Italian actor Franco Gasparri plays maverick cop Mark Terzi who embodies all the values that made Harry Callaghan such a lethal public servant. Gasparri is not a particularly expressive actor. When called upon to show emotion he is found wanting. But what Gasparri does possess is good looks and charisma, and he brings to the role an effortless cool, which works in stark contrast to his despairing and bleak outlook on life. Terzi is also anti-establishment to the core, a maverick that chooses to keep his superiors in the dark, and is determined to prove that Milan is not just a city that drugs pass though, but a base of operations. Terzi is almost entirely alone in his belief that local businessman Benzi (Lee J. Cobb) is the mastermind behind the drugs scene in Milan, save for the loyalty of his affable, but put upon, partner Questore (Giorgio Albertazzi). Terzi and Questore make an excellent team, the one super cool and in excellent physical condition, the other dishevelled and world weary with a penchant for sweets. Questore is also incredibly indulgent toward the younger man’s flights of fancy, and is the facilitator of much of Terzi’s rule-breaking conduct.
Aside from using an identical weapon to Harry Callaghan, Terzi also gets to thwart a bank robbery in exactly the same way as Callaghan does in Dirty Harry (1971), with several shots fired into the windscreen of the getaway car with the predictable chaotic results. Dardano Sachetti’s screenplay resists the urge to mimic the famous words Callaghan speaks in favour of following this sequence with an unexciting chase on foot. Later in the film as Questore closes in on the criminals he is eliminated by a motorcycle cop in exactly the same way as several sequences in Magnum Force (1973). The name Dardano Sachetti attached to the screenplay should alert veterans of popular Italian cinema to the ways in which women will be treated in the film.
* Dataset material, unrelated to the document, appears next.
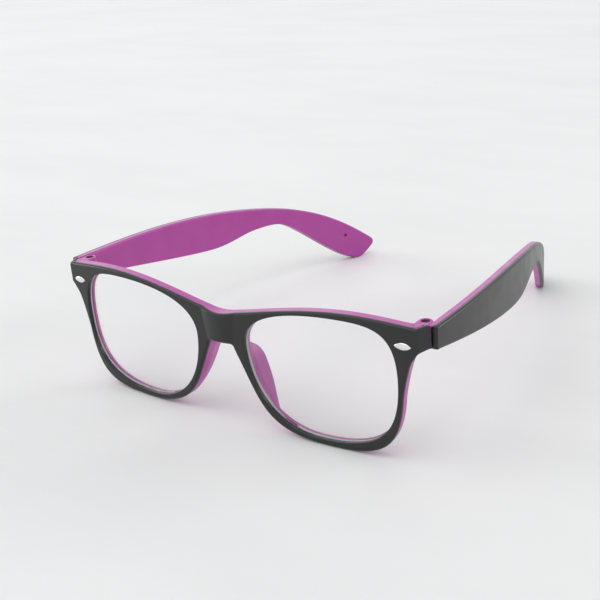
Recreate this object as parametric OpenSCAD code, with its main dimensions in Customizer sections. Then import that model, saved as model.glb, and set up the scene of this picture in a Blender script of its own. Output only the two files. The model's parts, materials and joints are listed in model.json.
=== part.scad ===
// Two-tone eyeglasses with trapezoid lenses, standing open on a flat surface.
// The rims and the temple tips touch the ground at z = 0.
// X runs across the frame, the front faces -Y, the temples run towards +Y.
// The origin lies on the ground, below the middle of the whole object.
// Left and right are the two sides of X as seen from the front: left is -X.

/* [Lenses] */
// Width of a lens opening
lens_w = 52.6; // [47:0.1:56]
// Height of a lens opening
lens_h = 40.9; // [36:0.1:46]
// Gap between the two lens openings
bridge_gap = 18.9; // [16:0.1:24]
// Thickness of a lens
lens_t = 1.8; // [1.2:0.1:2.2]
// How far a lens reaches under the rim all round
lens_bite = 0.9; // [0.5:0.1:1.2]

/* [Front] */
// Width of the rim below a lens opening
rim_bottom = 2; // [1.8:0.1:4]
// Width of the rim above a lens opening, at the brow
rim_top = 1.9; // [1.6:0.1:5]
// Width of the rim at the outer side of a lens opening
rim_outer = 2.1; // [1.8:0.1:4]
// Width of the rim at the nose, where it meets the bridge
rim_nasal = 3.8; // [3.4:0.1:5.5]
// How far the top of the bridge lies below the brow
bridge_dip = 6.5; // [4:0.1:9]
// Height of the bridge
bridge_h = 10.1; // [7:0.1:13]
// How far the round front of the bridge stands out before the rims, at its top
bridge_bulge = 1.2; // [0.6:0.1:2]
// Width of that round front, at its top
bridge_round_w = 12.4; // [10:0.2:14]
// Angle at which the round front leans back towards its foot
bridge_lean = 2.6; // [0:0.1:3]
// Width of the flat back of the bridge
bridge_flat = 9; // [5:0.5:11]
// Thickness of the black front layer
black_t = 1.3; // [1:0.1:2]
// Thickness of the coloured back layer
back_t = 3.1; // [2.8:0.1:5]
// Radius of the front's wrap, seen from above
wrap_r = 900; // [500:1:1500]
// Angle at which each half leaves the flat of the bridge
wrap_start = 1.5; // [0.5:0.1:5]

/* [End pieces] */
// Width from a lens opening to the corner of the front
end_w = 6.6; // [5.5:0.1:9]
// Drop from the brow to the top of the corner
end_drop = 1.1; // [0.5:0.1:3]
// Height of the end piece at its corner
end_h = 8; // [7.4:0.1:12]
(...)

We see three women in this film; the main female character is played by Sara Sperati and is a heroin addict whom Terzi takes a shine too and assists in breaking the habit. The film goes to some lengths to explore her addiction, her willingness to prostitute herself, and her desire to stay clean. But she is also desperate to bed Terzi. In the end her enslavement to heroin is too strong, and she ends up overdosing on pure heroin administered to her by criminals who want her out of the way. The second female character is her mother, a bizarre character who rants and raves about societal degeneracy, but does little to help her daughter. The third female character is a woman Terzi picks up outside a phone box for a one night stand. The sub-plot involving Irene’s drug addiction is half baked and perfunctory, it feels tacked on as if to give the film some kind of moral weight. The whole episode is unconvincing, and the film is far more comfortable within the masculine realm of cops and criminals.
For a ‘Euro-crime’ flick Mark the Narc is singularly lacking in truly exciting set pieces. The pacing is lethargic at times, as if the director believes Gasparri doing very little, other than looking cool is enough. The criminals are severely under-used, especially Lee J. Cobb who has very little to do aside from lend his name to the production. One of the better characters is Gruber (Carlos Duran), a German thug who gets his kicks from murder and beating on women, but he is eliminated far too swiftly in a fight with Terzi. One thing I always enjoy about these films is the locations and this one is no exception. The film uses its Milan locations very well, and they are brought to vivid life by the cinematography of Marcello Gatti. This is a very light and airy film, with much of the action taking place in daylight in open locations. In keeping with the general unhurried pace of the film, the final chase sequence as Terzi closes in on the predictable villain ends in a particularly un-climactic fashion, and continues a general trend of subtle disappointments that are seen throughout. The one area that doesn’t disappoint is the soundtrack by Stelvio Cipriani, which adds a touch of needed class to the subdued proceedings. Mark the Narc was a sizeable enough hit to ensure two sequels; the first entitled Mark Shoots First (1976), the second entitled Mark Strikes Again (1976). All directed by Massi and all starring Franco Gasparri. I’m not sure Marc the Narc warranted several sequels, it is ultimately a solid, but entirely unremarkable entry into the cycle.